** Exercise description **
How many lines of these records hold the string "manifold"? Reply with the number alone.

(Modeling code records)
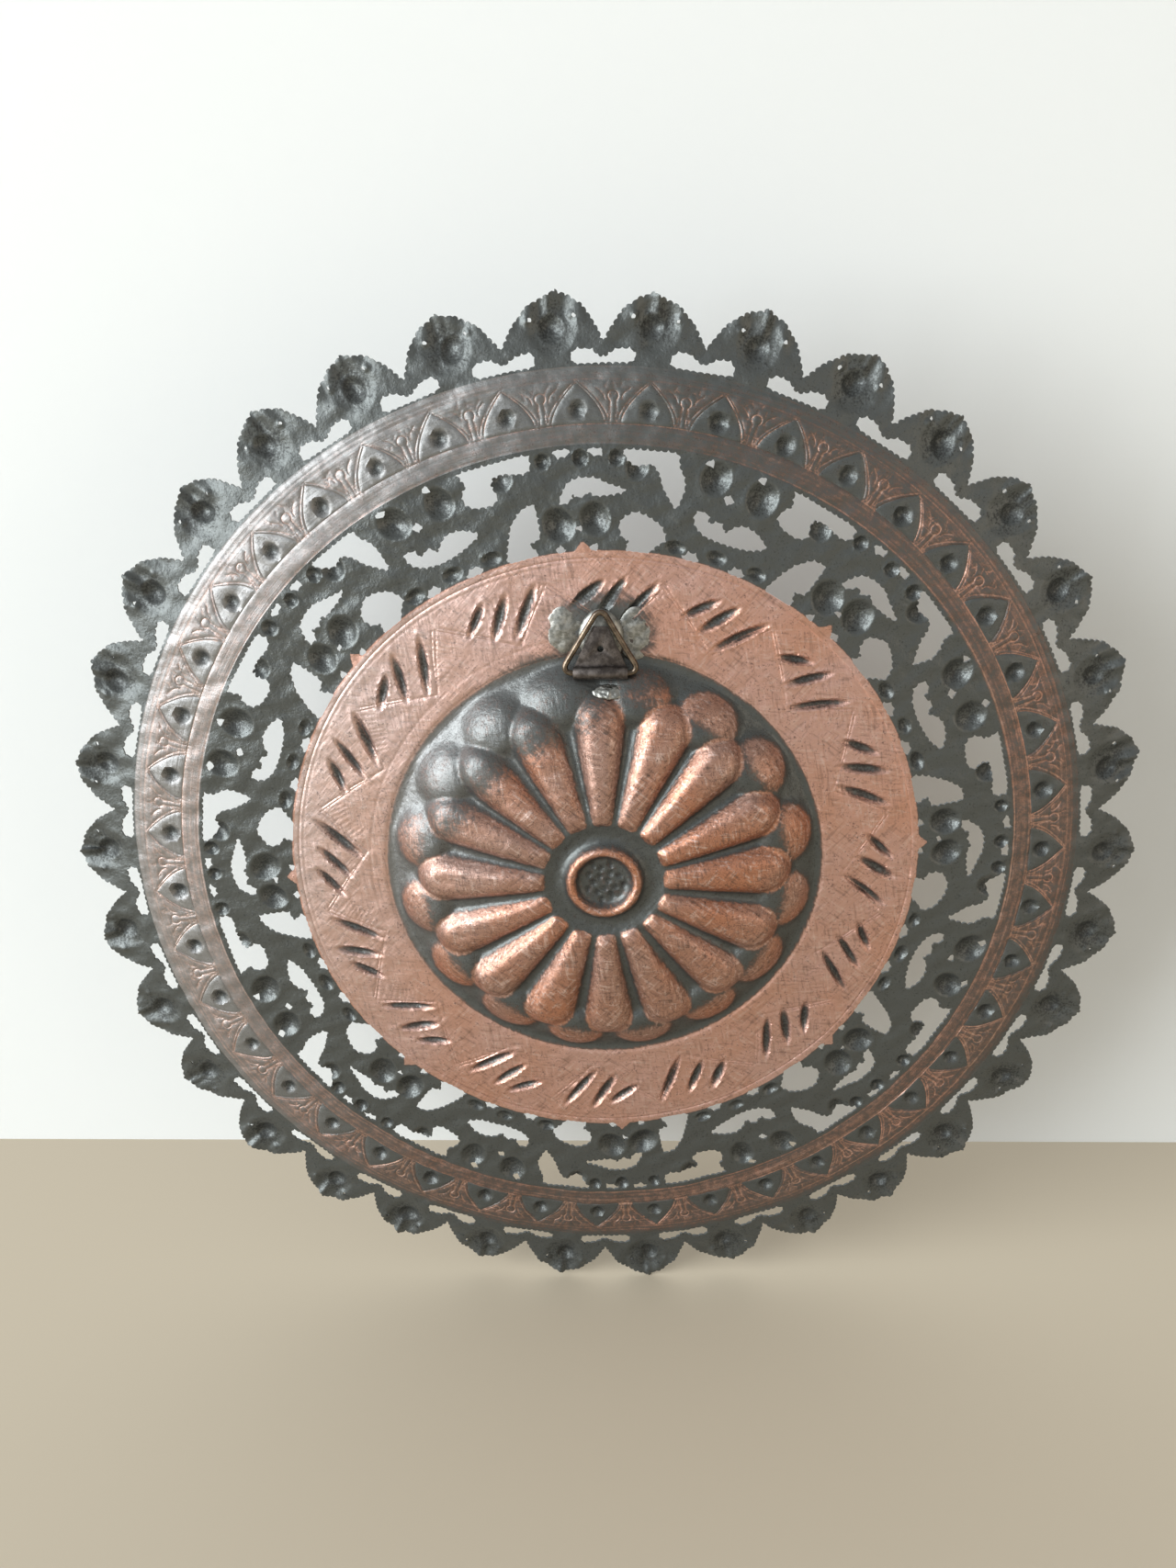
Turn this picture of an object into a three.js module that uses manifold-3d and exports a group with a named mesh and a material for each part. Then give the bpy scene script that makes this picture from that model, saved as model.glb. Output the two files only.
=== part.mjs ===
// A pierced and embossed round copper wall tray, with a small wire hanger soldered to its back.
// Millimetres. The tray stands upright: X to the right and Z up as seen from its back, which faces -Y.
// The pieces are built in sheet axes (x right, y up, z out of the tray's back) and turned upright at the end.
import * as THREE from 'three';
import { mergeVertices } from 'three/addons/utils/BufferGeometryUtils.js';
import Module from 'manifold-3d';

const wasm = await Module();
wasm.setup();

// ---- driving dimensions ----
const SHEET = 0.8; // thickness of the copper
const TURN_STEPS = 64; // facets round the tray
const GAP = 0.3; // between pieces that touch

const RIM_RADIUS = 165; // to the petal tips
const BORDER_PETALS = 34;
const NOTCH_RADIUS = 151.8; // between two border petals

const SLOT_INNER = 145.6;
const SLOT_OUTER = 149.4;
const SLOT_HALF_ANGLE = 3.3; // degrees

const GALLERY_REPEATS = 8;
const GALLERY_AXIS = 93.4; // degrees, the first lower flower
const UPPER_FLOWER_OFFSET = -22.4; // degrees, from a lower flower to the next upper one
const GALLERY_TOP = 123.4;
const GALLERY_BOTTOM = 95.4;

const BASE_RADIUS = 95;
const BASE_RIM_HEIGHT = 10; // back surface where the base meets the gallery
const BASE_CENTRE_HEIGHT = 12.6; // back surface where the base meets the rosette
const ROSETTE_RADIUS = 64;
const ROSETTE_PETALS = 16;
const ROSETTE_AXIS = 91.5; // degrees, one petal's crest
const BOSS_RADIUS = 17.4; // plain groove round the centre ring
const CENTRE_RING_INNER = 8.8;
const CENTRE_RING_OUTER = 10.8;
const CENTRE_RING_TOP = 28;

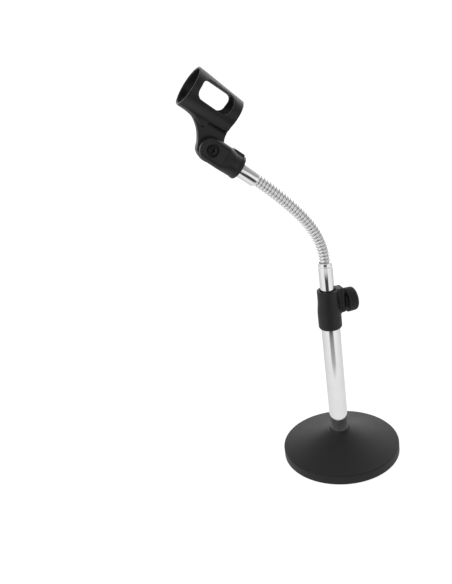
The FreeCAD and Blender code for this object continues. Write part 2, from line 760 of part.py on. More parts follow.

** Output **
2